I was also thinking last night, "Harry maybe needs a sweater" and thinking about modding a v. tiny baby sweater pattern to fit him, or maybe just trying to work up a raglan pattern as I go along....but again, where will I find the time? Carving out time to do what I want is hard these days, but at the same time I fear taking too much time off, that I won't hit those mileposts for post-tenure review or for whatever is now expected in the brave new world of modern academia.
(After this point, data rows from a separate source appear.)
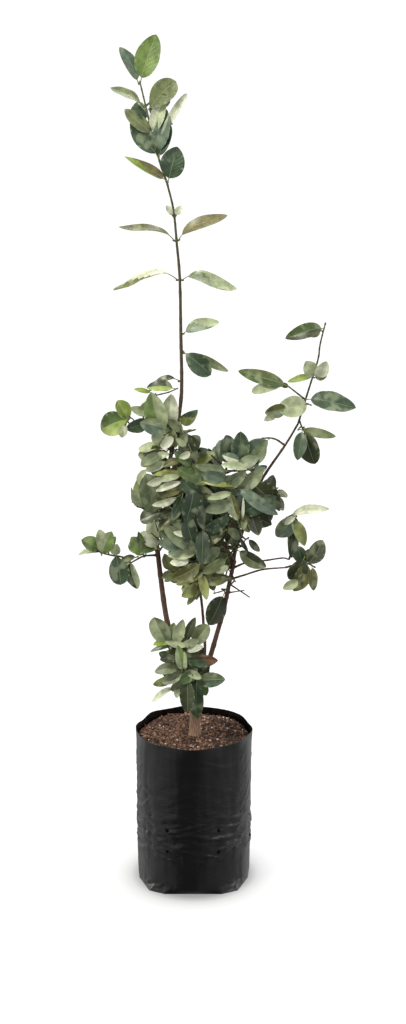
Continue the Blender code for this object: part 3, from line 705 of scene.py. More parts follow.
class Draft:
    """Vertices and faces gathered for one mesh, with a material number for each face."""

    def __init__(self) -> None:
        """Start empty."""
        self.verts: list[Vector] = []
        self.faces: list[tuple[int, ...]] = []
        self.slots: list[int] = []
        self.spots: list[tuple[float, float]] = []

    def add(self, solid: Solid, slot: int | Sequence[int] = 0,
            spots: Sequence[tuple[float, float]] | None = None) -> None:
        """Add a solid.

        Args:
            solid: its vertices and faces.
            slot: the material number of all its faces or of each.
            spots: the place on the leaf of each vertex, if it is one.
        """
        verts, faces = solid
        start = len(self.verts)
        self.verts += verts
        self.faces += [tuple(start + v for v in face) for face in faces]
        self.slots += [slot] * len(faces) if isinstance(slot, int) else list(slot)
        self.spots += list(spots) if spots else [(0.5, 0.5)] * len(verts)

    def piece(self, name: str, materials: Sequence[bpy.types.Material],
              smooth: bool = True) -> bpy.types.Object:
        """Make the gathered solids into one object.

        Args:
            name: the object's name.
            materials: its materials, by their numbers.
            smooth: whether its faces are shaded smooth.

        Returns:
            The object.
        """
        mesh = bpy.data.meshes.new(name)
        mesh.from_pydata(self.verts, [], self.faces)
        for material in materials:
            mesh.materials.append(material)
        mesh.polygons.foreach_set("material_index", self.slots)
        layer = mesh.uv_layers.new(name="leaf")
        corners = np.empty(len(mesh.loops), np.int32)
        mesh.loops.foreach_get("vertex_index", corners)
        layer.data.foreach_set("uv", np.array(self.spots, np.float32)[corners].ravel())
        if smooth:
            mesh.shade_smooth()
            mesh.set_sharp_from_angle(angle=math.radians(62.0))
        mesh.update()
        made = bpy.data.objects.new(name, mesh)
        bpy.context.scene.collection.objects.link(made)
        return made


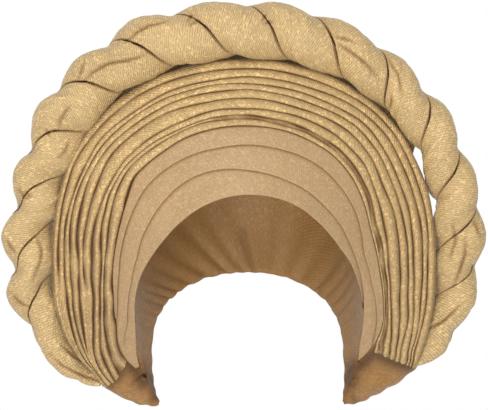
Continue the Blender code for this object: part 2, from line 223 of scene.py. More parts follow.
# %% Cloth helper
def laid_cloth(name, sections, shades=None, tube=False, capped=False, away_from=None):
    along, across = len(sections) - 1, len(sections[0]) - 1
    far = [0.0]
    for a, b in zip(sections, sections[1:]):
        steps = sorted((p - q).length for p, q in zip(a, b))
        far.append(far[-1] + steps[len(steps) // 2])
    wide = []
    for section in sections:
        line = [0.0]
        for p, q in zip(section, section[1:]):
            line.append(line[-1] + (q - p).length)
        wide.append(line)

    mesh = bmesh.new()
    bmesh.ops.create_grid(mesh, x_segments=along, y_segments=across, size=0.5)
    uv = mesh.loops.layers.uv.new("cloth")
    shade = mesh.verts.layers.float.new("shade")
    spot = {v: (round((v.co.x + 0.5) * along), round((v.co.y + 0.5) * across))
            for v in mesh.verts}
    for face in mesh.faces:
        face.smooth = True
        for loop in face.loops:
            i, j = spot[loop.vert]
            loop[uv].uv = (far[i], wide[i][j])
    for v, (i, j) in spot.items():
        v.co = sections[i][j]
        if shades is not None:
            v[shade] = shades[i][j]
    if tube:
        bmesh.ops.remove_doubles(mesh, verts=mesh.verts, dist=1e-6)
    if capped:
        bmesh.ops.holes_fill(mesh, edges=[e for e in mesh.edges if e.is_boundary])
    if tube or capped:
        bmesh.ops.recalc_face_normals(mesh, faces=mesh.faces)
        if mesh.calc_volume(signed=True) < 0:
            bmesh.ops.reverse_faces(mesh, faces=mesh.faces)
    elif away_from is not None:
        mesh.normal_update()
        facing = sum(f.normal.dot(f.calc_center_median() - away_from) > 0 for f in mesh.faces)
        if facing < len(mesh.faces) / 2:
            bmesh.ops.reverse_faces(mesh, faces=mesh.faces)
    data = bpy.data.meshes.new(name)
    mesh.to_mesh(data)
    mesh.free()
    piece = bpy.data.objects.new(name, data)
    bpy.context.scene.collection.objects.link(piece)
    print(name, len(data.polygons), "faces,", round(far[-1], 3), "m long")
    return piece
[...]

(I will laugh my head off if the recommendation I get is "needs to slow down a little " - which is the recommendation we are giving my chair in her review. But I don't know. My ability to assess my own quality and my own work level is so broken that I don't know if I'm okay, if I'm seriously slacking, or if I'm working too hard....)
* Yesterday the "Children's Message" had to do with sharing love. The kids had cut out paper hearts and written "Love" on them (and I guess some kids are still learning cursive, either in school or at home* because mine has it in nice, neat, little-girl cursive). They handed them out to the congregation (we are small, so it wasn't that many hearts...).
(*It's possible the one I got was from one of the homeschooled kids; I know there are a couple in the group)
I kept mine. I carried it over here today and taped it up on the wall behind my desk, right next to the computer monitor. To remind myself. Because I find this fall, especially this election season, a lot of my dormant misanthropic tendencies are coming out (and my tendency to view humanity through a pessimistic lens). I have to remind myself that (a) I can "be the light" for other people* and (b) there are good and loving people around me and just because a few people out there AREN'T, it shouldn't let it sour how I interact with others.
(*And of course - whatever light I have in me is not me, it is just shining through me, but at least I can let it shine)
I'm also dealing right now with someone on a slow glide path to retirement who is letting a lot of either stored-up or recently-developed bitterness out, and it's kind of hard to cheerfully listen to their vitriol on a regular basis.